The data below needs to be returned exactly, line for line.

— Start of DATASET EXTRACT —

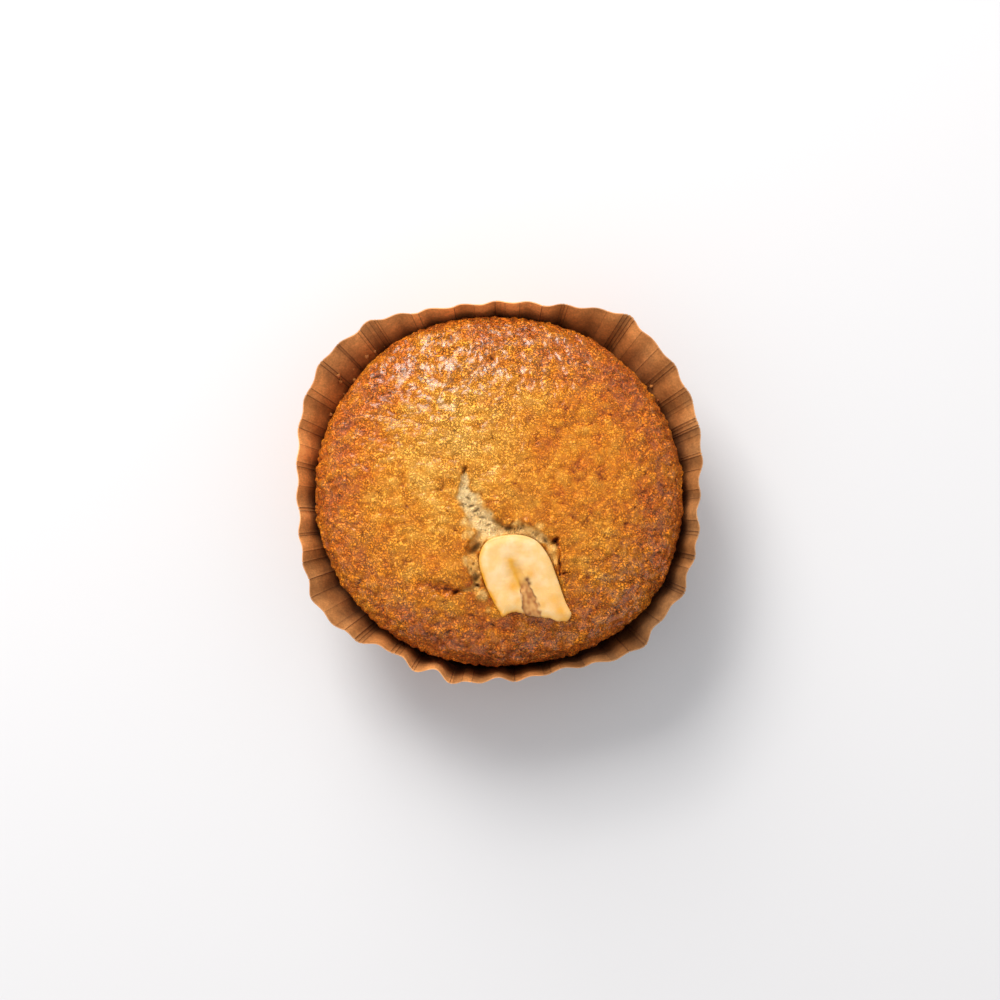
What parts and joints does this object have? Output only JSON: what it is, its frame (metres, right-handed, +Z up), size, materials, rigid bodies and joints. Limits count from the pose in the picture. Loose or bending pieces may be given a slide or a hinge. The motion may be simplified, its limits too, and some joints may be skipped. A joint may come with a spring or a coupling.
{
  "type": "banana bread",
  "caption": "Round domed banana bread in its pleated brown paper baking case, with a piece of dried banana chip pressed into its cracked golden crust.",
  "frame": {"origin": "under the middle of the case's rim outline, on the flat foot that it rests on", "axes": "+Z up; +Y away from the broken end of the banana chip; +X to the right, along the longer way of the rim"},
  "size_m": [0.11, 0.1036, 0.0491],
  "materials": {
    "crust": "moist golden-brown baked crust",
    "brown_paper": "matt greaseproof brown paper",
    "banana_chip": "waxy dried banana"
  },
  "bodies": {
    "root": {"banana_bread": "crust", "paper_case": "brown_paper", "banana_chip": "banana_chip"}
  },
  "joints": []
}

— End of DATASET EXTRACT —

**ANSWER TO THE PROBLEM**.
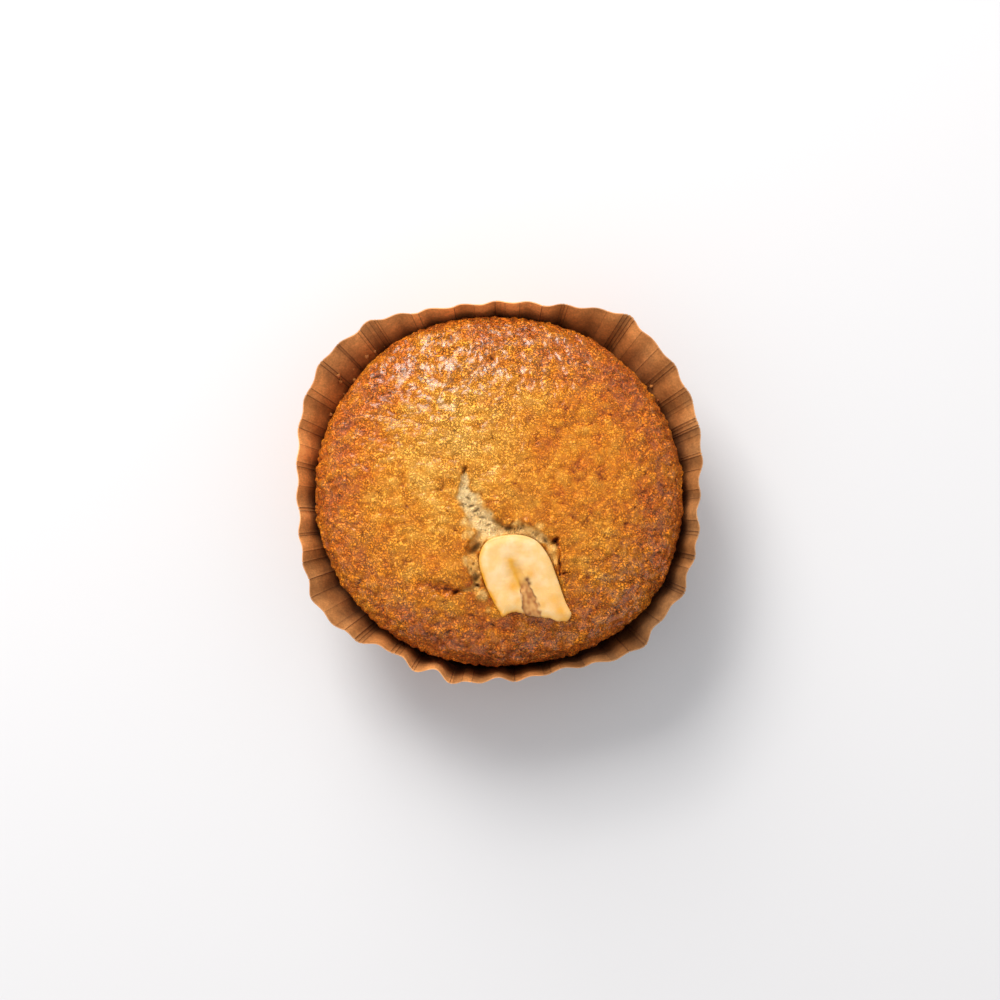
What parts and joints does this object have? Output only JSON: what it is, its frame (metres, right-handed, +Z up), size, materials, rigid bodies and joints. Limits count from the pose in the picture. Loose or bending pieces may be given a slide or a hinge. The motion may be simplified, its limits too, and some joints may be skipped. A joint may come with a spring or a coupling.
{
  "type": "banana bread",
  "caption": "Round domed banana bread in its pleated brown paper baking case, with a piece of dried banana chip pressed into its cracked golden crust.",
  "frame": {"origin": "under the middle of the case's rim outline, on the flat foot that it rests on", "axes": "+Z up; +Y away from the broken end of the banana chip; +X to the right, along the longer way of the rim"},
  "size_m": [0.11, 0.1036, 0.0491],
  "materials": {
    "crust": "moist golden-brown baked crust",
    "brown_paper": "matt greaseproof brown paper",
    "banana_chip": "waxy dried banana"
  },
  "bodies": {
    "root": {"banana_bread": "crust", "paper_case": "brown_paper", "banana_chip": "banana_chip"}
  },
  "joints": []
}